• **Work required**
Extract the complete listing and output it unchanged.

• **Supplied material**
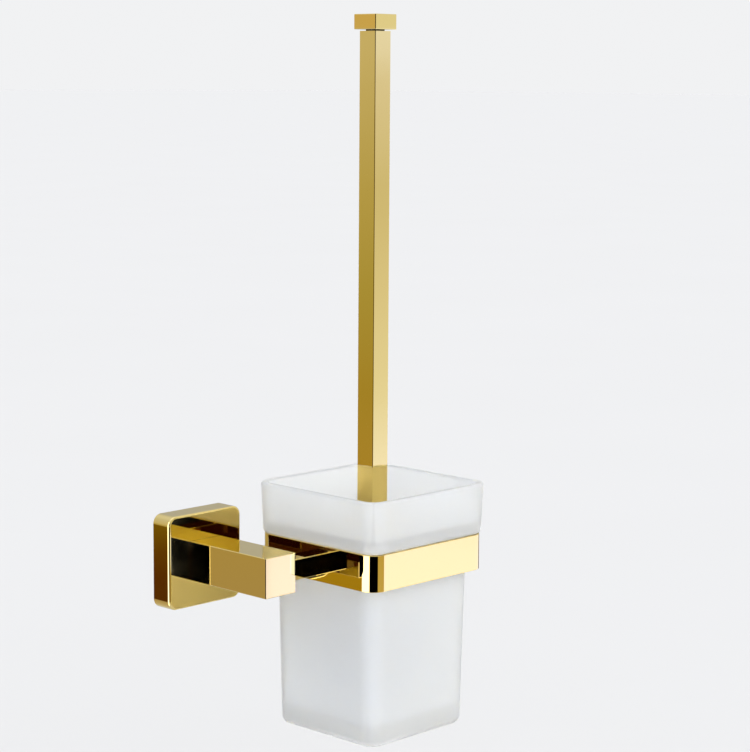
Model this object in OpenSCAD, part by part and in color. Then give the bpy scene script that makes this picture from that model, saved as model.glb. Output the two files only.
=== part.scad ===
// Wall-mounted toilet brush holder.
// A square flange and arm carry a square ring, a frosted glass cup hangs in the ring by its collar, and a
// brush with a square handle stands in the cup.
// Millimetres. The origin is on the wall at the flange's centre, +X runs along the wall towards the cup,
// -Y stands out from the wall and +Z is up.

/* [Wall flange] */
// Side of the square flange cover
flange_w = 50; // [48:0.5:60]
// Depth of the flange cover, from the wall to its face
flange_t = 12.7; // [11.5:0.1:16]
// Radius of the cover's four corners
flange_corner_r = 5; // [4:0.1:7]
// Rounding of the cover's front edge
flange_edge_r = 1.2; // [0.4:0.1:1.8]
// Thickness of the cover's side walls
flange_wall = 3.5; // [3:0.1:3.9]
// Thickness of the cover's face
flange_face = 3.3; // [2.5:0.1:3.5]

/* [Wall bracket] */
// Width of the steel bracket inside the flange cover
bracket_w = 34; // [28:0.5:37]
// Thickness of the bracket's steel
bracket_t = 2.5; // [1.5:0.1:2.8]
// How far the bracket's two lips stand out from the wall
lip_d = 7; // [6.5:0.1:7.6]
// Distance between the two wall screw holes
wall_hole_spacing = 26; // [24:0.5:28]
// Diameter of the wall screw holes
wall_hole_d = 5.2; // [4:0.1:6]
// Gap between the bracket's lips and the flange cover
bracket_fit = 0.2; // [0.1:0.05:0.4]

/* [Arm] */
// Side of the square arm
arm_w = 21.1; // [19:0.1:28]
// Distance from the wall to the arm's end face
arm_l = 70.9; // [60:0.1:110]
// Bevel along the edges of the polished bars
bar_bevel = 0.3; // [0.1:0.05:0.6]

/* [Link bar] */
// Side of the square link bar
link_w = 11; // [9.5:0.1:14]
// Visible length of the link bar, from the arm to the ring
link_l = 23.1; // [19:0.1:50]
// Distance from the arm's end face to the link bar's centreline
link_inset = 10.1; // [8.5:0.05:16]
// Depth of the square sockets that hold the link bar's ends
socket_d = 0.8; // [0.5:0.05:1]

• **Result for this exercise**
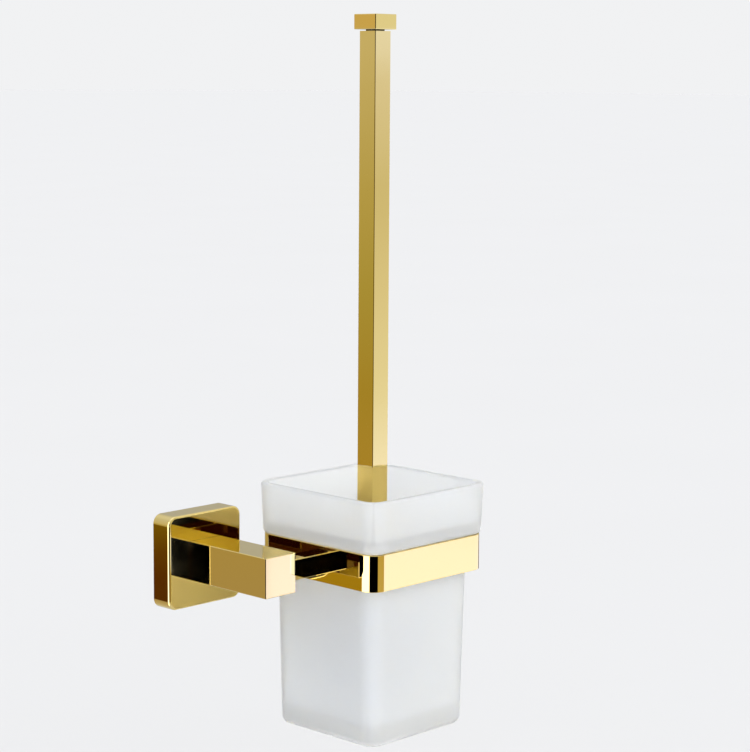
Model this object in OpenSCAD, part by part and in color. Then give the bpy scene script that makes this picture from that model, saved as model.glb. Output the two files only.
=== part.scad ===
// Wall-mounted toilet brush holder.
// A square flange and arm carry a square ring, a frosted glass cup hangs in the ring by its collar, and a
// brush with a square handle stands in the cup.
// Millimetres. The origin is on the wall at the flange's centre, +X runs along the wall towards the cup,
// -Y stands out from the wall and +Z is up.

/* [Wall flange] */
// Side of the square flange cover
flange_w = 50; // [48:0.5:60]
// Depth of the flange cover, from the wall to its face
flange_t = 12.7; // [11.5:0.1:16]
// Radius of the cover's four corners
flange_corner_r = 5; // [4:0.1:7]
// Rounding of the cover's front edge
flange_edge_r = 1.2; // [0.4:0.1:1.8]
// Thickness of the cover's side walls
flange_wall = 3.5; // [3:0.1:3.9]
// Thickness of the cover's face
flange_face = 3.3; // [2.5:0.1:3.5]

/* [Wall bracket] */
// Width of the steel bracket inside the flange cover
bracket_w = 34; // [28:0.5:37]
// Thickness of the bracket's steel
bracket_t = 2.5; // [1.5:0.1:2.8]
// How far the bracket's two lips stand out from the wall
lip_d = 7; // [6.5:0.1:7.6]
// Distance between the two wall screw holes
wall_hole_spacing = 26; // [24:0.5:28]
// Diameter of the wall screw holes
wall_hole_d = 5.2; // [4:0.1:6]
// Gap between the bracket's lips and the flange cover
bracket_fit = 0.2; // [0.1:0.05:0.4]

/* [Arm] */
// Side of the square arm
arm_w = 21.1; // [19:0.1:28]
// Distance from the wall to the arm's end face
arm_l = 70.9; // [60:0.1:110]
// Bevel along the edges of the polished bars
bar_bevel = 0.3; // [0.1:0.05:0.6]

/* [Link bar] */
// Side of the square link bar
link_w = 11; // [9.5:0.1:14]
// Visible length of the link bar, from the arm to the ring
link_l = 23.1; // [19:0.1:50]
// Distance from the arm's end face to the link bar's centreline
link_inset = 10.1; // [8.5:0.05:16]
// Depth of the square sockets that hold the link bar's ends
socket_d = 0.8; // [0.5:0.05:1]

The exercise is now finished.